Records for processing.
——————————

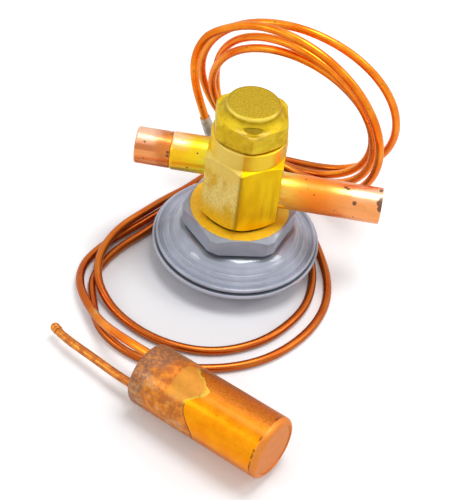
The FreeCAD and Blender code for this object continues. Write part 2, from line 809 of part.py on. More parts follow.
def capillary_loops():
    """Free tube on the floor, from the coil to the bulb."""
    tail = [bulb_point(capillary_side, capillary_height, out) for out in (capillary_last_run, -bulb_wall)]
    route = first_loop + second_loop + third_loop + tail
    return tube_along("capillary_loops", route, capillary_radius)


def save(name, shape):
    if not shape.isValid():
        print("not valid:", name)
    shape.exportStep(f"parts/{name}.step")
    print(f"{name}: {len(shape.Solids)} solid, {shape.Volume:.1f} mm3")


pieces = [
    head_charge_side_plate, head_body_side_plate, head_diaphragm, head_nut, head_gasket,
    valve_body, inlet_stub, outlet_sleeve, outlet_stub, inlet_strainer,
    valve_seat, valve_pin, pin_carrier, buffer_plate,
    superheat_spring, spring_seat, adjusting_stem, packing_gland, stem_packing, packing_washer, gland_gasket,
    seal_cap, cap_seal,
    charge_riser, braze_ferrule, capillary_lead, capillary_coil, capillary_loops,
    bulb_shell, bulb_plug, charging_tube,
]
os.makedirs("parts", exist_ok=True)
for piece in pieces:
    save(piece.__name__, piece())
for number, side in enumerate((-1, 1), 1):
    save(f"push_rod_{number}", push_rod(side))
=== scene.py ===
# %% [markdown]
# # A thermostatic expansion valve
# This small brass valve meters refrigerant. A copper bulb is strapped to a pipe, and a hair-thin
# bore in its long capillary carries the bulb's pressure to the grey head at the valve's foot.
# The solids come from the CAD model. Here they get their finishes, and the capillary, which is
# one long tube, is drawn as one smooth curve.

# %% The frame
import math
import bpy
from mathutils import Matrix, Vector


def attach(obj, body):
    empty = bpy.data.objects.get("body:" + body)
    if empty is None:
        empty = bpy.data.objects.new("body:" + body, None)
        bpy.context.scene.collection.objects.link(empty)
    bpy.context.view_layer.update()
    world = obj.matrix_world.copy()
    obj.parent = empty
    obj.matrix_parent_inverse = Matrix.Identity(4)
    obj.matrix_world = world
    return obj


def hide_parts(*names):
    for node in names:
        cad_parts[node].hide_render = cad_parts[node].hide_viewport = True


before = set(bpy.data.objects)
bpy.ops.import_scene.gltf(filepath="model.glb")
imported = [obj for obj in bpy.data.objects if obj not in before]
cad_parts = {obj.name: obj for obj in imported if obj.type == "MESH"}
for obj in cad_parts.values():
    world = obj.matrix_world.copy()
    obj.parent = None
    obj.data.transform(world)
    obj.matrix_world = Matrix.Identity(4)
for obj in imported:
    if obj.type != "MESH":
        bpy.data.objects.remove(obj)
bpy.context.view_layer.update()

mm = 0.001

# %% [markdown]
# ## The camera
# The picture looks down at 45 degrees, a little from the right, and the camera is tilted
# sideways. The camera's own axes are worked out one at a time: back, right and up. A roll mixes
# the last two. This keeps each number readable, where a rotation matrix would hide them.

# %% Camera
yaw, elevation, roll = math.radians(2.6), math.radians(45.0), math.radians(7.57)
focal_length, sensor_width = 100.8, 36
camera_distance, aim_height = 571.15, 10
shift_right, shift_up = -3.371, -6.011

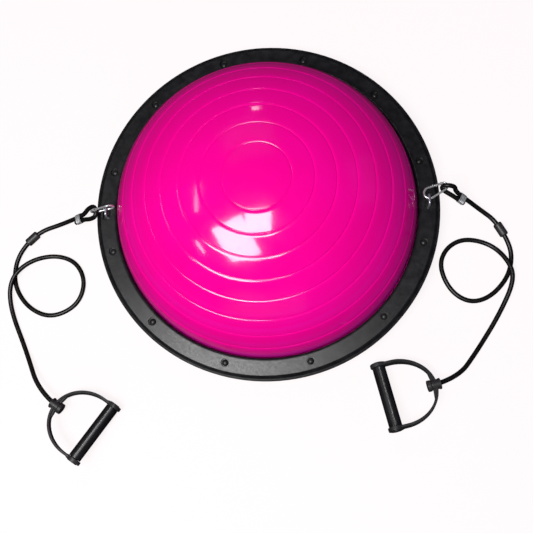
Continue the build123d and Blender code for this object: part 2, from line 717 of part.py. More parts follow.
def build_side(name, side):
    """All the pieces of one side: anchor, hook, tube and handle."""
    sign = side["sign"]
    hook = hook_plane(side).location
    handle = handle_place(side)
    parts[f"anchor_staple_{name}"] = anchor_staple(sign)
    parts[f"anchor_plate_{name}"] = anchor_plate(sign)
    parts[f"anchor_nuts_{name}"] = anchor_nuts(sign)
    parts[f"hook_body_{name}"] = hook * hook_body()
    parts[f"hook_gate_{name}"] = hook * hook_gate()
    parts[f"hook_pin_{name}"] = hook * hook_pin()
    parts[f"hook_spring_{name}"] = hook * hook_spring()
    parts[f"resistance_tube_{name}"] = resistance_tube(name, side)
    parts[f"tube_crimp_{name}"] = crimp(side)
    parts[f"tube_sleeve_{name}"] = tube_sleeve(side)
    parts[f"tube_stopper_{name}"] = handle * tube_stopper()
    parts[f"handle_bow_{name}"] = handle * handle_bow()
    parts[f"handle_core_{name}"] = handle * handle_core()
    parts[f"handle_grip_{name}"] = handle * handle_grip()
    parts[f"handle_caps_{name}"] = handle * handle_caps()


parts["base_plate"] = base_plate()
parts["anti_slip_pads"] = anti_slip_pads()
parts["bladder_floor"] = bladder_floor()
parts["dome"] = dome()
parts["valve_seat"] = valve_seat()
parts["valve_plug"] = valve_plug()
parts["clamp_ring"] = clamp_ring()
parts["clamp_screws"] = clamp_screws()
for side_name, side_data in SIDES.items():
    build_side(side_name, side_data)

os.makedirs("parts", exist_ok=True)
for node, shape in parts.items():
    export_step(shape, f"parts/{node}.step")
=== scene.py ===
import json
import math

import bpy
from mathutils import Matrix, Quaternion, Vector


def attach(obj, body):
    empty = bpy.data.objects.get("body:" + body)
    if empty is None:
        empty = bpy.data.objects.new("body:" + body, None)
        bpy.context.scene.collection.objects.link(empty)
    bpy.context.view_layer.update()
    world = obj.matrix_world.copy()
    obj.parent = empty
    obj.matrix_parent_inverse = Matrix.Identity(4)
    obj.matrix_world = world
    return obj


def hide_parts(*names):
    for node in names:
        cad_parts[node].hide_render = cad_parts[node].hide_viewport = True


# Looks of the balance dome trainer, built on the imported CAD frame, +Z up. Dimensions of the object
# are in mm, as in the CAD. The camera, the stage and the materials are in metres.

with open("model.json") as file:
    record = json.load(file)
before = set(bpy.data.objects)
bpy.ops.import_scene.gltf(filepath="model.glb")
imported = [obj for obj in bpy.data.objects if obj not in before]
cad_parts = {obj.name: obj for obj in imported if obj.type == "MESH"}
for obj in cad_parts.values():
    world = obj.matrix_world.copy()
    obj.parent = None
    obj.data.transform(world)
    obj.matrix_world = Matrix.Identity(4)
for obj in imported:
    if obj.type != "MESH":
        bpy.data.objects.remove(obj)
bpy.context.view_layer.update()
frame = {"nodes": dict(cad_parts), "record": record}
nodes = frame["nodes"]
scene = bpy.context.scene
MM = 0.001
SIDES = ("left", "right")

# Camera: its right and up directions, its place in m, its sensor and lens in mm
CAMERA_RIGHT = (0.9968, -0.0140, -0.0782)
CAMERA_UP = (0.0283, 0.9823, 0.1850)
CAMERA_PLACE = (0.0955, -0.3454, 1.3009)
CAMERA_SENSOR = 36.0
CAMERA_LENS = 50.66

# Dome section, the same as the CAD dome's, with its moulded grooves
DOME_R = 261.0
DOME_RISE = 197.0
DOME_BASE_Z = 28.0
DOME_SKIN = 4.0
FLANGE_R = 288.0
FLANGE_LOW_Z = 30.0
FLANGE_HIGH_Z = 33.0
GROOVE_COUNT = 8
GROOVE_FIRST_ARC = 54.2
GROOVE_PITCH = 35.3
GROOVE_DEPTH = 0.8
GROOVE_HALF_WIDTH = 1.7

# How finely the dome is made: points are close together in and just before a groove
DOME_SEGMENTS = 288
DOME_TRIAL_STEPS = 3600
DOME_CLOSE_SPACING = 0.35
DOME_WIDE_SPACING = 4.0
DOME_LOOK_AHEAD = 0.4
DOME_INNER_STEPS = 40

# Radius of the pinhole left on the axis of a turned piece
AXIS_R = 0.02

# Resistance tubes
TUBE_DIAMETER = 8.0
TUBE_EXIT = {"left": (-336.0, -6.3, 26.2), "right": (337.4, 5.3, 32.0)}
TUBE_STEPS_ALONG = 10
TUBE_STEPS_ROUND = 6

# Pressed metal crimps that hold each tube's loop: two strands side by side
CRIMP_ALONG = {"left": (-0.845, -0.144, -0.516), "right": (0.752, -0.390, -0.530)}
CRIMP_LENGTH = 11.5
CRIMP_STRAND_OFFSET = 4.15
CRIMP_OUTER_R = 5.1
CRIMP_INNER_R = 4.0
CRIMP_EDGE = 0.4
CRIMP_GROOVES = (-2.8, 0.0, 2.8)
CRIMP_GROOVE_DEPTH = 0.7
CRIMP_GROOVE_HALF_WIDTH = 1.1
CRIMP_STEPS_ALONG = 44
CRIMP_STEPS_ROUND = 20

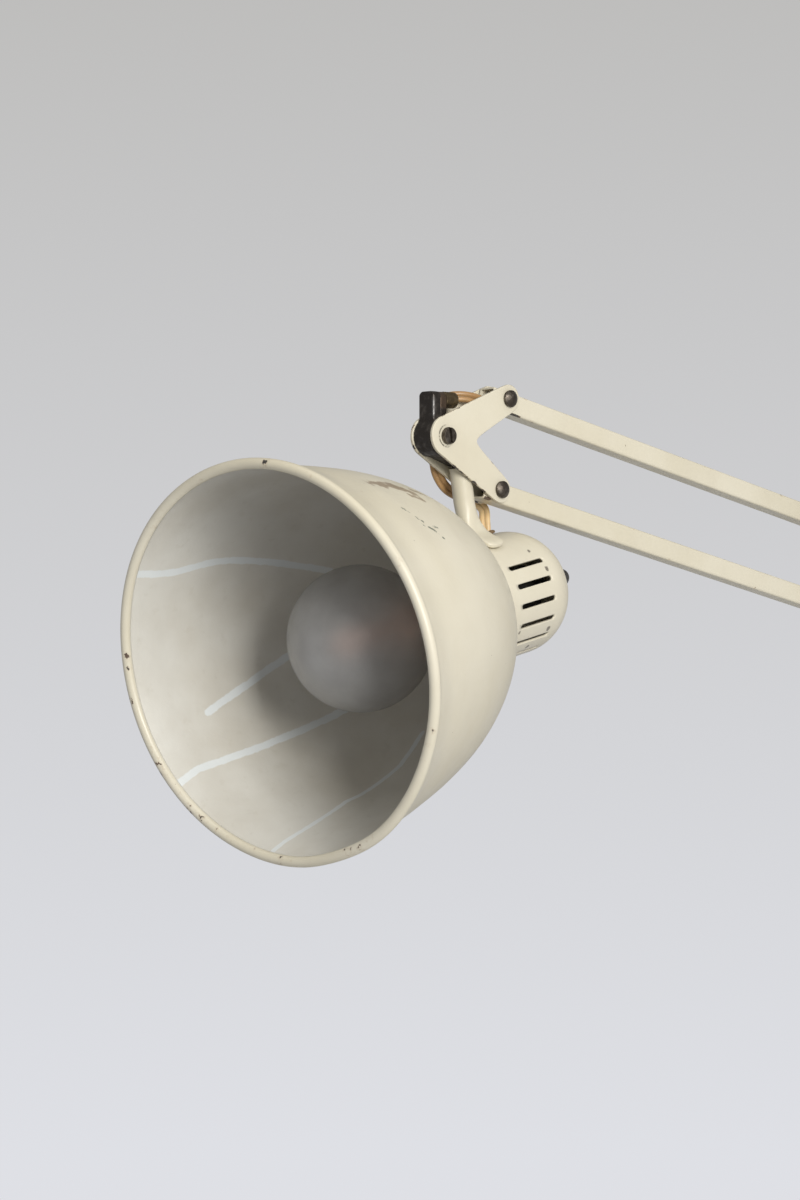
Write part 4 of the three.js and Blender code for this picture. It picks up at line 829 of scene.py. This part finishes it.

——————————

Task description. Reply with the number of lines in the material above that contain "nodes", and nothing more.

Response below. 2